Sementara Ketua KPK Firli Bahuri mengungkapkan, pihaknya terus memburu Harun. Firli menuturkan berbagai informasi terkait keberadaan Harun akan ditampung dan didalami oleh pihaknya termasuk keberadaan Harun di Gowa, Sulawesi Selatan. "Kami akan terima apapun informasinya dan tentu akan kami lakukan kroscek atas kebenaran seluruh informasi," ucapnya.
Firli menegaskan KPK sungguh-sungguh dalam mencari Harun. Selain menelusuri berbagai informasi, pihaknya juga bekerja sama dengan Imigrasi terkait info soal Harun. KPK, sambung Firli, juga akan mendalami informasi terkait tangkapan gambar CCTV Harun di Bandara Soekarno Hatta Selasa (7/1). Meski belum menegaskan soal pendalaman, Firli akan menindaklanjuti temuan itu.
"Itu informasi kami tampung semua dan itu tindak lanjut yang harus dilakukan oleh tim penyidik kami," kata Firli.
Kini, Harun Masiku telah ditetapkan sebagai buronan dan namanya masuk dalam daftar pencarian orang (DPO).
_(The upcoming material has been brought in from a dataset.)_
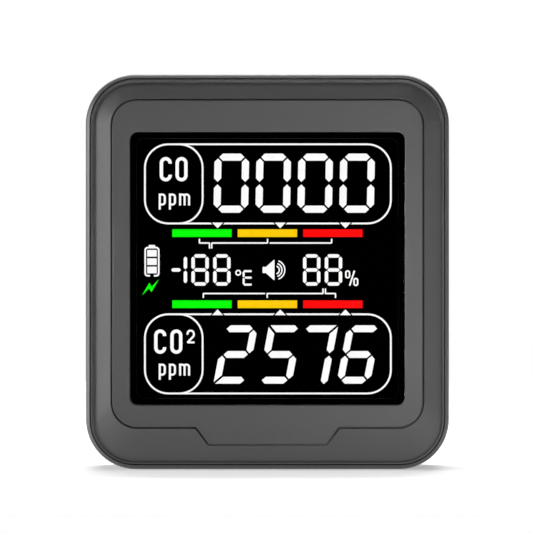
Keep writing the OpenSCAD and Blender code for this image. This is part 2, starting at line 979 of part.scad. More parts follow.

Ditjen Imigrasi menyebut Harun kabur ke Singapura pada Senin (6/1) atau dua hari sebelum KPK melancarkan OTT dan menangkap mantan Komisioner KPU, Wahyu Setiawan serta tujuh orang lainnya pada Rabu (8/1).
Dikatakan Firli, pihaknya terus berkoordinasi dengan pihak kepolisian dan aparat terkait untuk memburu Harun. Selain itu, Firli mengimbau masyarakat yang mengetahui keberadaan Harun Masiku untuk melaporkannya ke KPK.
"Kami sudah menerbitkan perintah penangkapan dan surat permintaan bantuan pada Polri dalam rangka mencari dan menangkap tersangka tersebut sudah kita layangkan dan sampai hari ini kita masih terus berusaha bekerja keras untuk melakukan penangkapan. Tolong kepada masyrakat yang mengetahui keberadaan tersangka," tegasnya.
Untuk mendalami perkara ini, pada Selasa (21/1), penyidik KPK juga menjadwalkan pemeriksaan terhadap politikus PDIP Donny Tri Istiqomah . Ia merupakan salah satu pihak yang ikut terjaring dalam operasi tangkap tangan (OTT) KPK dalam kasus ini. Hanya saja Donny dilepaskan dan berstatus sebagai saksi.
Selain Donny, tim penyidik juga akan memeriksa staf Komisi Pemilihan Umum (KPU) Retno Wahyudiarti, dan dua pihak swasta bernama Tonidaya dan Moh Ilham Yulianto. "Mereka juga akan diperiksa sebagai saksi untuk SAE (Saeful)," kata Ali Fikri.
Dalam perkara ini, KPK menetapkan Komisioner Komisi Pemilihan Umum (KPU) Wahyu Setiawan dan 3 tersangka lainnya. Yakni mantan Anggota Bawaslu Agustiani Tio Fridelina, mantan Caleg PDIP Harun Masiku, dan Saeful pihak swasta.
Pemberian suap untuk Wahyu itu diduga untuk membantu Harun dalam Pergantian Antar Waktu (PAW) caleg DPR terpilih dari Fraksi PDIP yang meninggal dunia yaitu Nazarudin Kiemas pada Maret 2019. Namun dalam pleno KPU pengganti Nazarudin adalah caleg lainnya atas nama Riezky Aprilia.
Wahyu diduga sudah menerima Rp 600 juta dari permintaan Rp 900 juta. Dari kasus yang bermula dari operasi tangkap tangan pada Rabu, 8 Januari 2020 ini, tim penindakan KPK menyita uang Rp 400 juta.